水凝胶因其独特的三维网状结构、较高的吸附量、较好的吸附速率、良好的可再生性在金属离子吸附领域引起了人们的广泛关注。水凝胶及复合水凝胶的应用越来越广泛。
中国专利号201210378225.1公开了一种吸附重金属离子的具巯基磁性水凝胶的制备方法,聚合物水凝胶由丙烯酸羟乙酯、L-半胱氨酸两种单体和蒸馏水混合经辐照聚合得到,并以该聚合物水凝胶为模板原位负载磁性纳米铁;该发明原位负载磁性纳米铁,方法简单,将所制得的具巯基磁性水凝胶应用于重金属离子的吸附,能有效去除重金属离子。
中国专利号201210332089.2公开了一种具有互穿聚合物网络结构的金属离子印迹水凝胶吸附材料及其制备方法,将丙烯酸类单体、丙烯酸类交联剂和自由基引发剂,和乙烯醚类交联剂、阳离子引发剂,和金属盐溶解在溶剂中混合均匀后,注入模具,经一步紫外光辐照固化5分钟~1小时,将所得材料在盐酸溶液中抽提,去除模板离子,得到金属离子印迹水凝胶吸附材料。该发明具有优异的力学性能、较高的吸附容量以及较强的选择吸附性。
发明内容
为克服现有技术存在的金属离子吸附量小缺点,本发明的首要目的旨在提供一种新型多孔纳米碳球复合水凝胶。

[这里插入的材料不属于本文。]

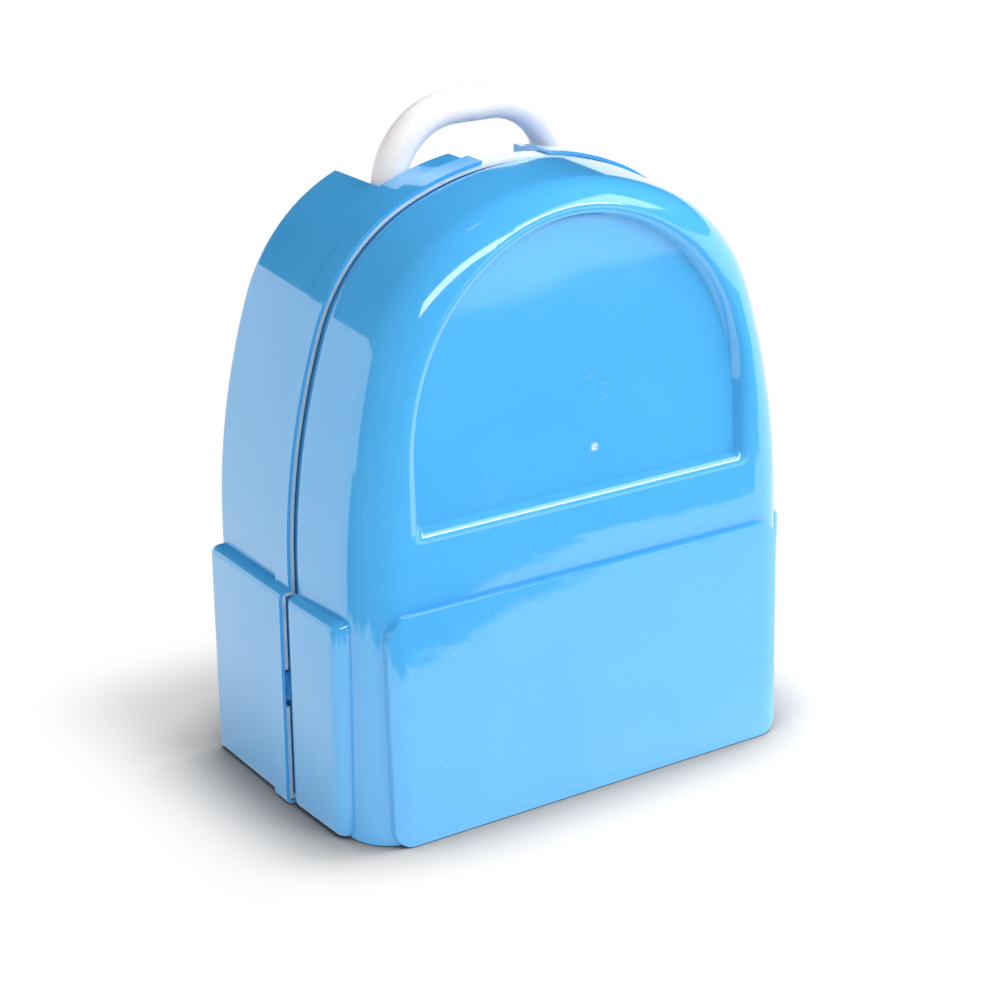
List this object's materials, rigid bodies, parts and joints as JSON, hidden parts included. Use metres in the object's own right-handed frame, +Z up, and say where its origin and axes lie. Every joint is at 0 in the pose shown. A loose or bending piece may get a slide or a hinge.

本发明的一种新型多孔纳米碳球复合水凝胶,其特征在于,成分为多糖/阴离子多糖-聚多巴胺-多孔碳纳米球复合水凝胶,其中聚多巴胺-多孔碳纳米球的介入提高了水凝胶的稳定性,而且提高了水凝胶的吸附能力。吸附能力的提高在于聚多巴胺提供大量接触金属离子和有机污染物的静电相互作用的活性位点,可与金属离子形成稳定螯合物;功能化多孔碳纳米球比表面积较大,其表面的孔为金属离子等提供空间;多糖/阴离子型多糖,例如羧甲基壳聚糖也可与金属离子紧密结合,不容易发生脱吸附行为。
本发明的一种新型多孔纳米碳球复合水凝胶,其制备方法如下:
a)活性多孔碳纳米微球的制备:依次将40~50份浓强酸、5~10份中强酸、3~6份氧化剂、1~3份多孔纳米碳球加入搪瓷釜中,在40~60℃下搅拌12h,冷却至室温,加入40~50份冰水,然后用30~50nm渗透膜过滤,得活性多孔纳米碳球;
b)聚多巴胺改性多孔碳纳米球分散液的制备:将多孔纳米碳球加入水中超声分散,制成浓度为0.5~2.0mg/mL的多孔纳米碳球分散液,然后加入浓度为0.5~1.0mg/mL多巴胺溶液与之混合并搅拌均匀,用碱或缓冲液调节体系pH至8.0左右,在搅拌下并加热至50~70℃,反应6~8h,冷却得到聚多巴胺改性多孔碳纳米球分散液;
c)复合水凝胶的制备:称取8~10份多糖或阴离子型多糖,在80~100℃下搅拌至溶解均匀,加入30~50份步骤b的多巴胺改性多孔碳纳米球分散液,超声分散均匀,用注射器将混合液滴加到3%氯化钙-饱和硼酸水溶液之中,交联成直径为1~5mm的复合水凝胶。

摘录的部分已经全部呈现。